[Data entries]:
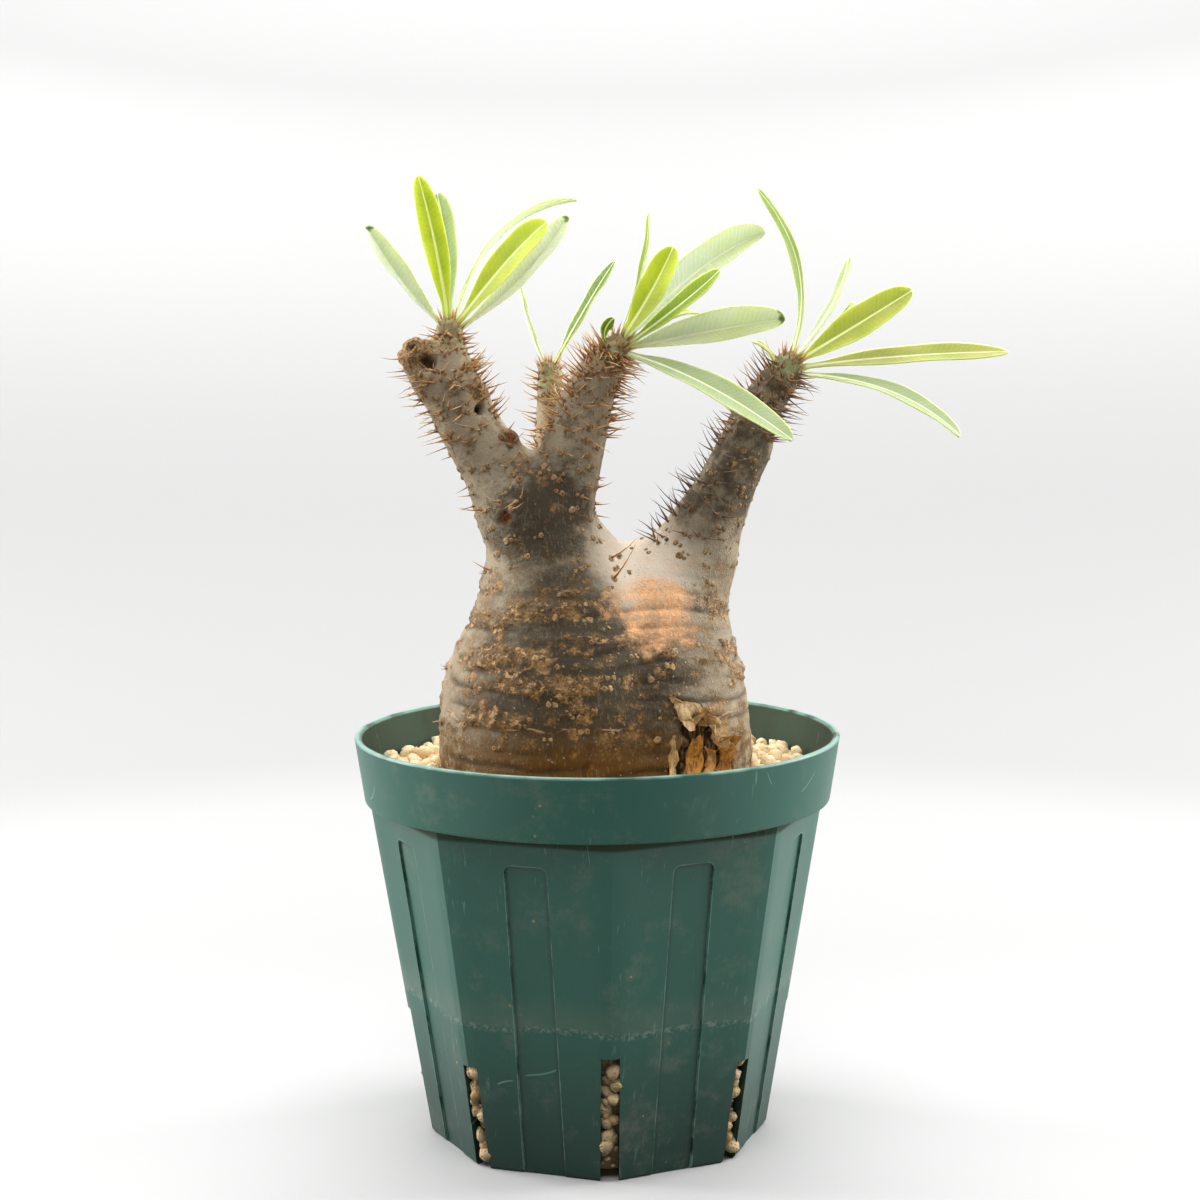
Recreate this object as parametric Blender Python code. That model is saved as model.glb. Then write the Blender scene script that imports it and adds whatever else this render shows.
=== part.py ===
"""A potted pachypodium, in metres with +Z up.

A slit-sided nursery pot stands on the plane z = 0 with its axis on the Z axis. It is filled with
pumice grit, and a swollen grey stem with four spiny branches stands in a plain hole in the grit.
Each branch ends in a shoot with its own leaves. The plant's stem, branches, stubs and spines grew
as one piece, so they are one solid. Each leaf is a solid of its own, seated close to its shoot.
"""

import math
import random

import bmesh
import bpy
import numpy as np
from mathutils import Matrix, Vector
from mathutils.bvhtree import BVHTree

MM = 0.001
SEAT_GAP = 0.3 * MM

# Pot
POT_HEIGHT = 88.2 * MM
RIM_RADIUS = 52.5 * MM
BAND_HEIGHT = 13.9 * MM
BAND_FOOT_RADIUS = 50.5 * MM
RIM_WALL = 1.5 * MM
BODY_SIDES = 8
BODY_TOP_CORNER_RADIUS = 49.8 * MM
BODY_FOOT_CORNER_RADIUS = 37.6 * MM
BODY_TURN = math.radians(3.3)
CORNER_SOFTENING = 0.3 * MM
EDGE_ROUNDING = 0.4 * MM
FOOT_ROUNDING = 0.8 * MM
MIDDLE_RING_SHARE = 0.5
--
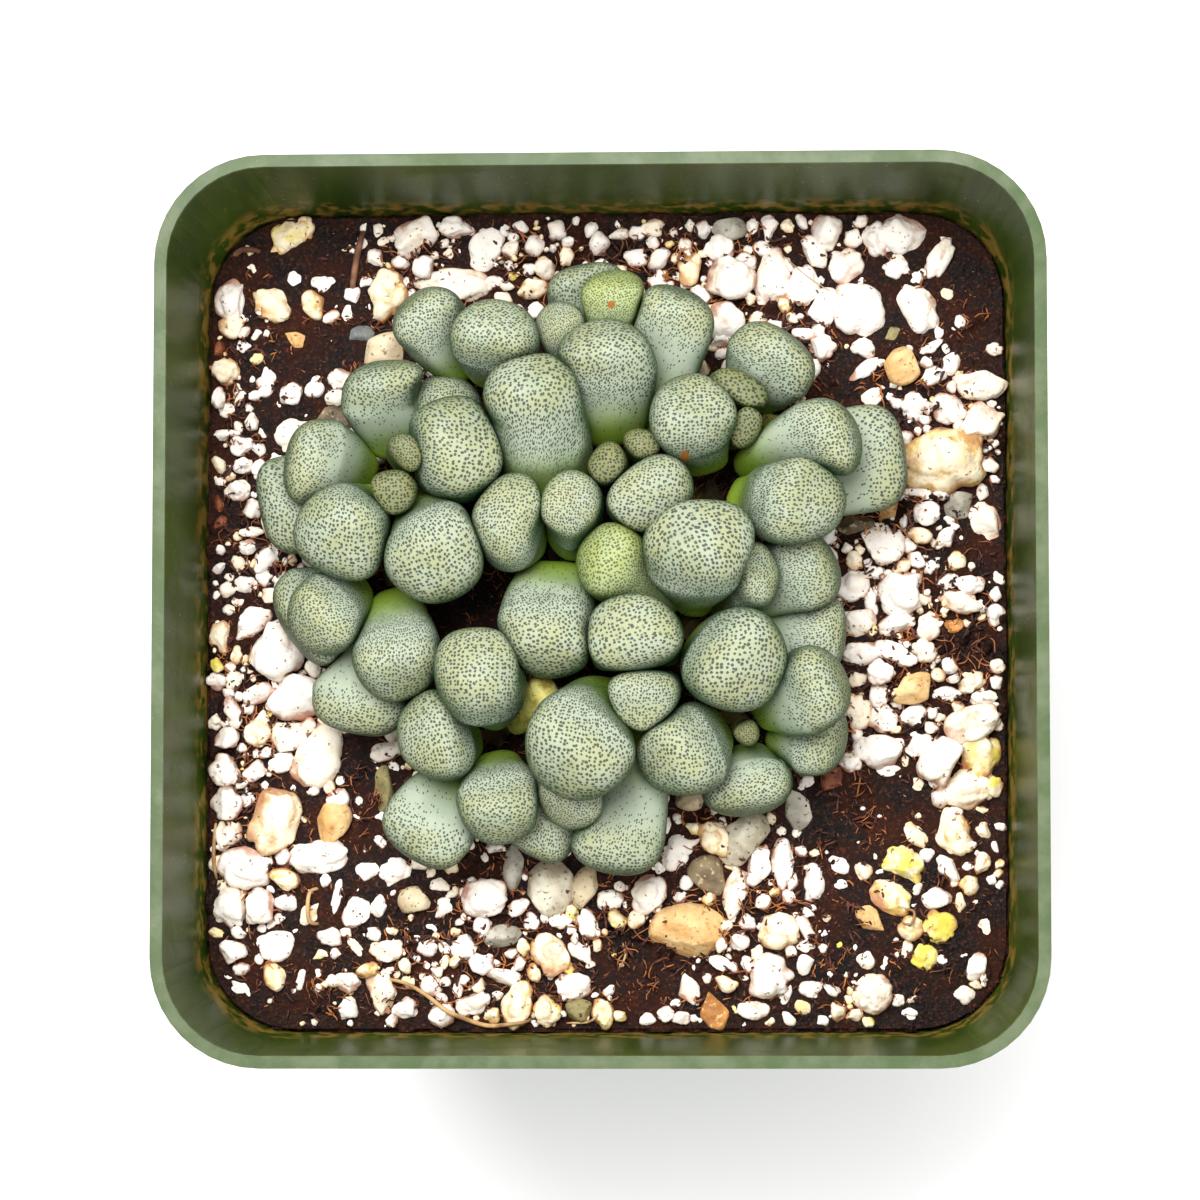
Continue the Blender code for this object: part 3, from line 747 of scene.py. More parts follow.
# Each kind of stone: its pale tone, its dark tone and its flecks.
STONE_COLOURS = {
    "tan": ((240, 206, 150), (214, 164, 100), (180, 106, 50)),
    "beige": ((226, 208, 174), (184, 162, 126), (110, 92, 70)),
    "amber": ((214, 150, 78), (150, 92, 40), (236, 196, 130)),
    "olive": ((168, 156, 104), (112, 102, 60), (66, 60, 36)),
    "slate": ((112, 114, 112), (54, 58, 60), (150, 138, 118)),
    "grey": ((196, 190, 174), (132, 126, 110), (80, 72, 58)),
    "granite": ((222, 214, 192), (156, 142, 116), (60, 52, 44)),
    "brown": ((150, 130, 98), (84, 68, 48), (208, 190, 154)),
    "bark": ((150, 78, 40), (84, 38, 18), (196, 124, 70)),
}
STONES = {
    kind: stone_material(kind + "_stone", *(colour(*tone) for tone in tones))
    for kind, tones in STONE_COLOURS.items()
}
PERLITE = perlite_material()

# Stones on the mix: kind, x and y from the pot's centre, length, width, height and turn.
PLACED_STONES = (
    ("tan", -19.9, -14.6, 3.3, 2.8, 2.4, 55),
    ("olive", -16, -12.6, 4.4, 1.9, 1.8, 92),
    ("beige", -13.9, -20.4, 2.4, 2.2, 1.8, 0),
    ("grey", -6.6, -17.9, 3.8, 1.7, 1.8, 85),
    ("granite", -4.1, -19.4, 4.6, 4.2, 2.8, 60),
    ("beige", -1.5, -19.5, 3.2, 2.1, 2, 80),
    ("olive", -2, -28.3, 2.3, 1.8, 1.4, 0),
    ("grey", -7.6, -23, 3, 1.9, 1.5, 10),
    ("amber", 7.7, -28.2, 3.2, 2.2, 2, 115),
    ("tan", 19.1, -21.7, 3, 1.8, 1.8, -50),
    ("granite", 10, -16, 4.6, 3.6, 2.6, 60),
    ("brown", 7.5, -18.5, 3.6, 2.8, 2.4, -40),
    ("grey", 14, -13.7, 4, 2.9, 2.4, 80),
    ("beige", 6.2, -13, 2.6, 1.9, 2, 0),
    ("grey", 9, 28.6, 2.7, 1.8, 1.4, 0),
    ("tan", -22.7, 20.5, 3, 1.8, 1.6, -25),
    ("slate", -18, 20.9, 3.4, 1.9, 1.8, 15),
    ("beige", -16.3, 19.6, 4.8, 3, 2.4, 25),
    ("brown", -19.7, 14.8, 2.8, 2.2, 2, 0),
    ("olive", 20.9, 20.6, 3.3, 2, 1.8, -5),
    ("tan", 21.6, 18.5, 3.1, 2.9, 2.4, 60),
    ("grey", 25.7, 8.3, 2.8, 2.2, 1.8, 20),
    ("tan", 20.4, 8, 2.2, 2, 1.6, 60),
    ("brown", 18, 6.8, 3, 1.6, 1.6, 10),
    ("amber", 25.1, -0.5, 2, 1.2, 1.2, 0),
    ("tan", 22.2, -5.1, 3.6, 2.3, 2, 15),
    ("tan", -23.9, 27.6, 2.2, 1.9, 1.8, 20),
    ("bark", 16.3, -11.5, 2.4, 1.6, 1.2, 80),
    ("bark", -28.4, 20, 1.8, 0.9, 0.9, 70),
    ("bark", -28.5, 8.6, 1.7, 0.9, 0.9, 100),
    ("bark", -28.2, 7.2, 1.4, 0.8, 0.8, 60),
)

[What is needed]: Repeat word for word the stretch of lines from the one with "Recreate this object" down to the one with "with +Z up.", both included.

[Written solution]:
Recreate this object as parametric Blender Python code. That model is saved as model.glb. Then write the Blender scene script that imports it and adds whatever else this render shows.
=== part.py ===
"""A potted pachypodium, in metres with +Z up.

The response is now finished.